Katz is mentioned in this article alongside Ben Ellis as one of the local writers exploring the issues of, ‘…desperation – powerlessness, even paralysis…The helplessness is reflected in stories about childhood and themes of perpetual adolescence – of never reaching maturity and self-determination.’

This is certainly an appropriate interpretation of Katz’s play The Eisteddfod. This play, about brother and sister Abolone and Gerture, is set entirely in a world of the sibling’s own making. Both in their thirties according to the stage directions, but with no more ability to control their lives than small children, Abolone and Gerture are trapped in their Angela Carter-esque bedroom playing out the alternative fictions of their own invention. It is only in the subject matter of these invented lives that it becomes apparent that these two are not children. Abolone ‘plays’ Ian, Gerture’s abusive boyfriend; Gerture ‘plays’ Mother to the needy Abolone; and together they play out scenes from their own childhood as their now deceased parents, who happened to die in a tree pruning incident.

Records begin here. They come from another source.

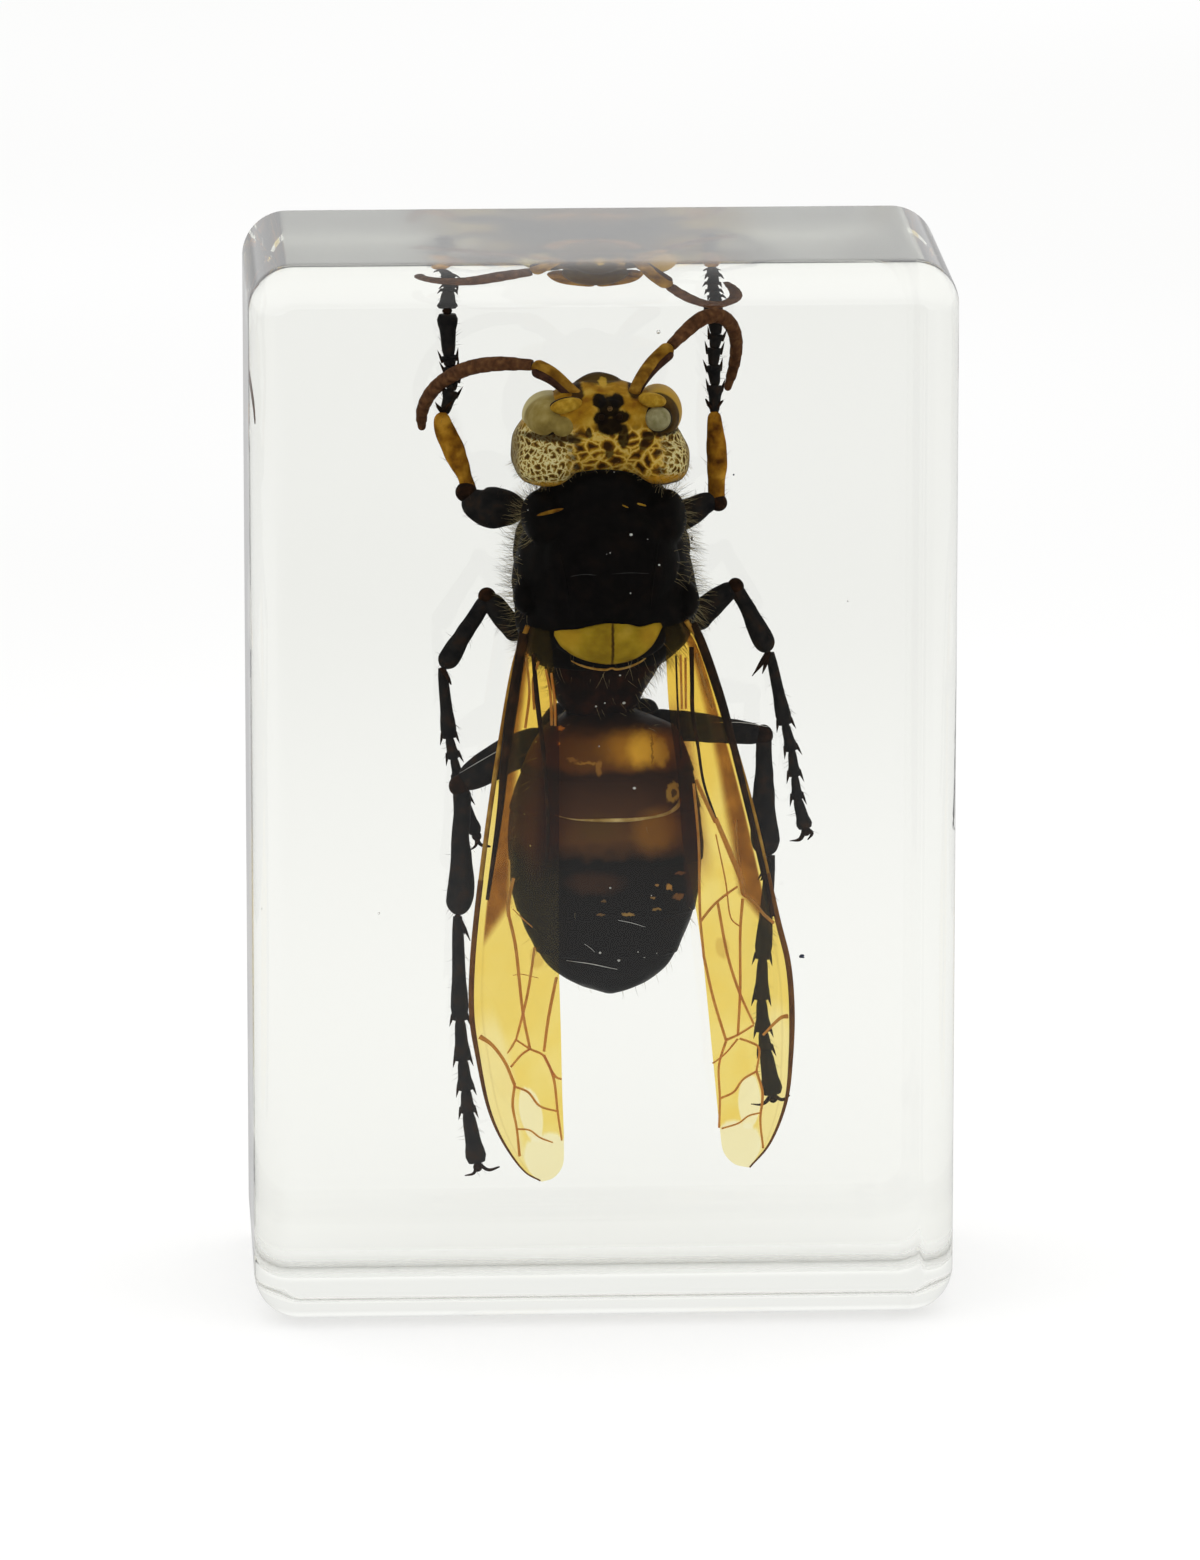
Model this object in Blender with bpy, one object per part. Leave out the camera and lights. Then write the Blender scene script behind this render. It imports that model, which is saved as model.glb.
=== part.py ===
"""Clear cast-resin specimen block, standing on its short side. Blender 4.5, metres, +Z up.

The origin is the middle of the underside. The polished viewing face looks along -Y and
the moulded back face along +Y. The insect is sealed in the resin with no cavity round it,
so the block is one solid from wall to wall.
"""

import math

import bmesh
import bpy

# Driving dimensions.
WIDTH = 0.040  # along X
DEPTH = 0.022  # along Y, from the viewing face to the back face
HEIGHT = 0.061  # along Z
CORNER_RADIUS = 0.0026  # the four corners that run from front to back

# The edge all round the viewing face is buffed to a soft quarter ellipse.
FRONT_ROUND_IN = 0.0021  # across the face
FRONT_ROUND_DEEP = 0.0034  # along the sides
BACK_RADIUS = 0.0011  # the edge all round the back face

# How finely the rounds are cut.
CORNER_STEPS = 10
FRONT_STEPS = 12
BACK_STEPS = 6

# Cast resin: almost colourless, glossy.
RESIN_COLOUR = (0.93, 0.94, 0.92, 1.0)
RESIN_IOR = 1.5
RESIN_ROUGHNESS = 0.02


def clear_scene():
    for obj in list(bpy.data.objects):
        bpy.data.objects.remove(obj, do_unlink=True)


def resin_material():
    material = bpy.data.materials.new("clear_cast_resin")
    material.use_nodes = True
    shader = material.node_tree.nodes["Principled BSDF"]
    shader.inputs["Base Color"].default_value = RESIN_COLOUR
    shader.inputs["Metallic"].default_value = 0.0
    shader.inputs["Roughness"].default_value = RESIN_ROUGHNESS
    shader.inputs["IOR"].default_value = RESIN_IOR
    shader.inputs["Transmission Weight"].default_value = 1.0
    return material


def rounded_outline(inset, y):
    """Points round the block's front view, drawn in by inset, from the +X side over the top."""
    radius = CORNER_RADIUS - inset
    centre_x = WIDTH / 2 - CORNER_RADIUS
    centre_z = HEIGHT / 2 - CORNER_RADIUS
    points = []
    for quarter, (side_x, side_z) in enumerate(((1, 1), (-1, 1), (-1, -1), (1, -1))):
        for step in range(CORNER_STEPS + 1):
            angle = math.radians(90 * (quarter + step / CORNER_STEPS))
            x = side_x * centre_x + radius * math.cos(angle)
            z = side_z * centre_z + radius * math.sin(angle) + HEIGHT / 2
            points.append((x, y, z))
    return points


def edge_stations():
    """(inset, y) of each outline, from the viewing face to the back face."""
    stations = []
    for step in range(FRONT_STEPS + 1):
        angle = math.radians(90 * step / FRONT_STEPS)
        inset = FRONT_ROUND_IN * (1 - math.sin(angle))
        stations.append((inset, -DEPTH / 2 + FRONT_ROUND_DEEP * (1 - math.cos(angle))))
    for step in range(BACK_STEPS + 1):
        angle = math.radians(90 * step / BACK_STEPS)
        inset = BACK_RADIUS * (1 - math.cos(angle))
        stations.append((inset, DEPTH / 2 - BACK_RADIUS * (1 - math.sin(angle))))
    return stations


def build_block():
    mesh = bpy.data.meshes.new("resin_block")
    shape = bmesh.new()
    rings = []
    for inset, y in edge_stations():
        rings.append([shape.verts.new(point) for point in rounded_outline(inset, y)])
    count = len(rings[0])
    for near, far in zip(rings, rings[1:]):
        for i in range(count):
            j = (i + 1) % count
            shape.faces.new((near[i], near[j], far[j], far[i]))
    shape.faces.new(rings[0])
    shape.faces.new(list(reversed(rings[-1])))
    bmesh.ops.recalc_face_normals(shape, faces=shape.faces)
    shape.to_mesh(mesh)
    shape.free()
    mesh.shade_smooth()
    mesh.materials.append(resin_material())
    block = bpy.data.objects.new("resin_block", mesh)
    bpy.context.scene.collection.objects.link(block)
    return block


clear_scene()
build_block()
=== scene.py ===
"""A hornet sealed in an upright block of clear cast resin.

The insect is seen from its back, head up, wings folded along the body and legs spread.
Every length below is in millimetres in the block's own frame: X to the right, Y away
from the viewing face, Z up from the underside. Meshes are turned into metres when made.
"""

import math

import bmesh
import bpy
import numpy as np
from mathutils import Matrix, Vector, noise
from mathutils.bvhtree import BVHTree


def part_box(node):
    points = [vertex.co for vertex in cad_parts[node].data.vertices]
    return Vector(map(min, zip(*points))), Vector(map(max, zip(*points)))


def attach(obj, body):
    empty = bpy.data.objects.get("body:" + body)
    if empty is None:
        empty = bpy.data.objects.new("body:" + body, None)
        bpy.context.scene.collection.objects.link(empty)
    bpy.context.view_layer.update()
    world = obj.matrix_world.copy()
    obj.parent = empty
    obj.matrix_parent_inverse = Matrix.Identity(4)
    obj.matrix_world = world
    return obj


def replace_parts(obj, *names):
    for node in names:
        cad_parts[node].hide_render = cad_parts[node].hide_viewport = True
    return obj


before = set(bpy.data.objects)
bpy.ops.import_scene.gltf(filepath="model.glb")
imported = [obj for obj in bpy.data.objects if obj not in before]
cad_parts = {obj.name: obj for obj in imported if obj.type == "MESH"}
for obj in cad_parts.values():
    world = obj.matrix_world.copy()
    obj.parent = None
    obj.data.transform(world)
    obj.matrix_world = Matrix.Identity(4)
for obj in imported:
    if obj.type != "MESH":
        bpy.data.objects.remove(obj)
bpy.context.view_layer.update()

MM = 0.001

# The block's sizes come from the frame. Its rounds are those of its solid.
LOW, HIGH = (np.array(corner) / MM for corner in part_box("resin_block"))
CORNER_RADIUS = 2.6
FRONT_ROUND_IN = 2.1
FRONT_ROUND_DEEP = 3.4
BACK_RADIUS = 1.1
RESIN_IOR = 1.5
POURED_ROUGHNESS = 0.2
SANDED_ROUGHNESS = 0.85
RESIN_TINT = (0.68, 0.7, 0.58, 1)
RESIN_DENSITY = 14.5
WING_THICKNESS = 0.04

# ---- Small tools ----


def colour(code):
    """A sRGB hex colour as linear RGBA."""
    shares = [int(code[i : i + 2], 16) / 255 for i in (1, 3, 5)]
    linear = [s / 12.92 if s <= 0.04045 else ((s + 0.055) / 1.055) ** 2.4 for s in shares]
    return (*linear, 1)


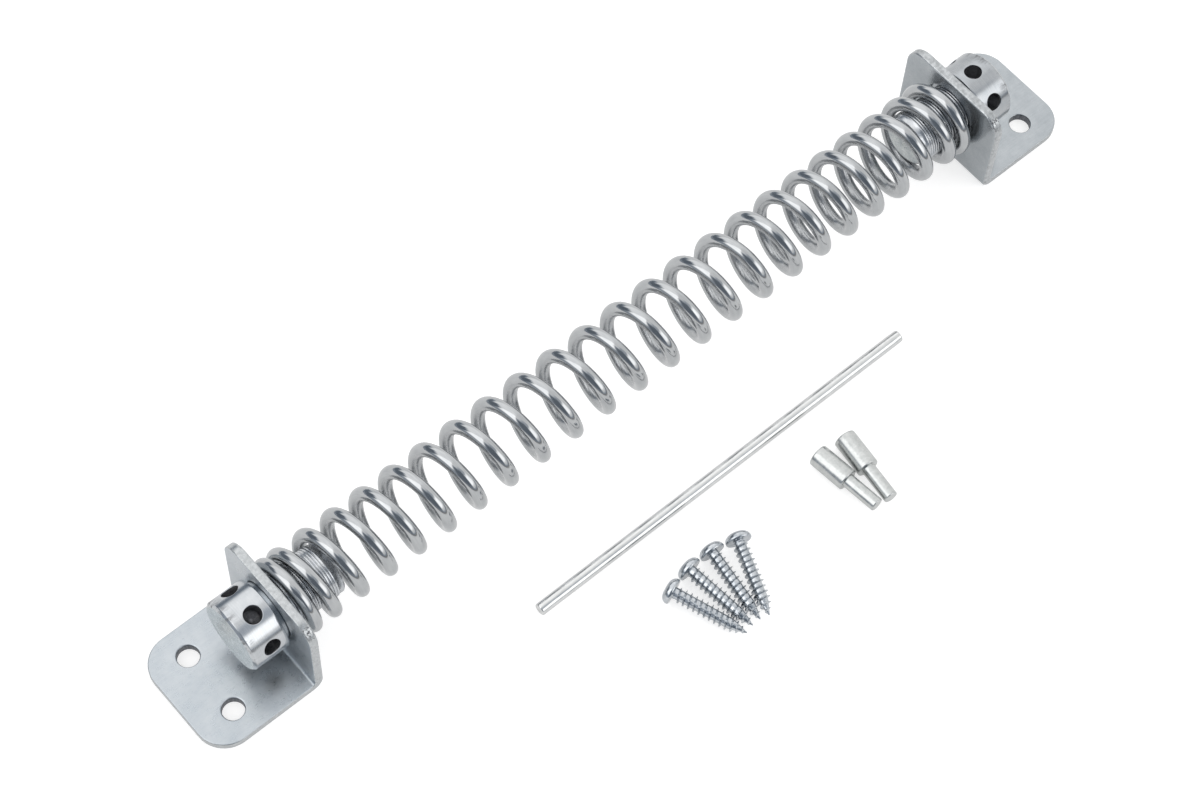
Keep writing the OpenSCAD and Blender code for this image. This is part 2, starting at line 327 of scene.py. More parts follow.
def head_side(low, high, centres):
    """The side of the head laid out flat, as (length round it, distance from the outer face)."""
    full, wide = 2 * math.pi * head_r, hole_r + hole_rim
    first_ring, second_ring, clear = 0.15, 0.45, 0.75
    heights = np.linspace(low, high, side_levels)
    loops = [[(full * i / around, low) for i in range(around + 1)]
             + [(full, z) for z in heights[1:-1]]
             + [(full * i / around, high) for i in range(around, -1, -1)]
             + [(0.0, z) for z in heights[-2:0:-1]]]

    def hole_line(s, r):
        return [(s + head_r * math.asin(r * math.sin(a) / head_r), hole_in + r * math.cos(a))
                for a in hole_fan]
    marks = []
    for centre in centres:
        loops.append(hole_line(centre, wide))
        for extra in (first_ring, second_ring):
            marks += [q for q in hole_line(centre, wide + extra) if low < q[1] < high]
    for i in range(1, around):
        for z in heights[1:-1]:
            s = full * i / around
            if all(math.hypot(s - centre, z - hole_in) > wide + clear for centre in centres):
                marks.append((s, z))
    return fill(loops, marks)


def pin_hole(angle):
    """Rings down one hole: a rolled rim, a straight wall and a drilled bottom."""
    out = np.array([math.cos(angle), math.sin(angle), 0])
    side = np.array([-math.sin(angle), math.cos(angle), 0])

    def ring(r, drop=0.0, level=None):
        points = []
        for a in hole_fan:
            v, z = r * math.sin(a), hole_in + r * math.cos(a)
            h = math.sqrt(head_r ** 2 - v * v) - drop if level is None else level
            points.append(out * h + side * v + np.array([0, 0, z]))
        return points
    rolled, bottom = [math.pi / 2 * k / 5 for k in range(6)], head_r - hole_depth
    rings = [ring(hole_r + hole_rim * (1 - math.sin(b)), hole_rim * (1 - math.cos(b))) for b in rolled]
    rings += [ring(hole_r, level=h) for h in (*hole_wall, bottom + 0.05)]
    return rings + [ring(hole_r * k, level=bottom - (1 - k) * hole_cone) for k in (0.98, 0.6, 0.3, 0.0)]


def plug(name, hole_turn, place):
    """Made along Z from the head's outer face, then laid along X."""
    shape = Shape()
    front, rear = plug_profiles()
    low, high = front[-1][1], rear[0][1]
    seam = math.radians(hole_turn + 180 / hole_count)
    shape.lathe(front, around, seam)
    shape.lathe(rear, around, seam)
    centres = [2 * math.pi * head_r * (k + 0.5) / hole_count for k in range(hole_count)]
    co, tris = head_side(low, high, centres)
    shape.soup([(head_r * math.cos(seam + s / head_r), head_r * math.sin(seam + s / head_r), z)
                for s, z in co], tris)
    for centre in centres:
        shape.grid(pin_hole(seam + centre / head_r))
    obj = shape.mesh(name, place)

    # The side of the head gets true round normals
    mesh, inverse, close = obj.data, place.inverted(), 1e-3
    normals = []
    for v in mesh.vertices:
        q = inverse @ (v.co / MM)
        if abs(math.hypot(q.x, q.y) - head_r) < close and low - close <= q.z <= high + close:
            normals.append((place.to_3x3() @ Vector((q.x, q.y, 0))).normalized())
        else:
            normals.append(Vector((0, 0, 0)))
    mesh.normals_split_custom_set_from_vertices(normals)

    # Materials: 0 turned sides, 1 drilled holes, darkened as painted shade, 2 ridged shank, 3 faced ends
    skin, facing, hole_skin = 0.1, 0.98, 0.05
    for poly in mesh.polygons:
        q = inverse @ (poly.center / MM)
        deep = math.hypot(q.x, q.y) < math.sqrt(head_r ** 2 - hole_r ** 2) - skin
        if abs(poly.normal.x) > facing and (q.z < skin or q.z > plug_l - skin):
            poly.material_index = 3
        elif q.z > neck_end + skin:
            poly.material_index = 2
        else:
            poly.material_index = int(deep and abs(q.z - hole_in) < hole_r + hole_skin)
    return obj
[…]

Rather than being victims of a system they cannot control, Katz is, in my opinion, saying more about the choices young people in theatre in Australia are making today. Katz is not waiting to be accepted by the mainstream. She like many other young writers, and with Kohn as collaborator, are making their own way to where they want to go. But there is more at work here than the active rejection of a system that appears to have no place for unique and original writing. I locate Katz’s theatre in the space that Baz Kershaw identifies as one of the most productive for performance.

…Some approaches to making performance do not simply ‘model’

ideologies, or ‘reflect’ the politics of their context; but rather that

they are actively engaged in widening the bounds of political

processes, in opening up new domains of political action, usually

through excessive performativity, the creation of absences.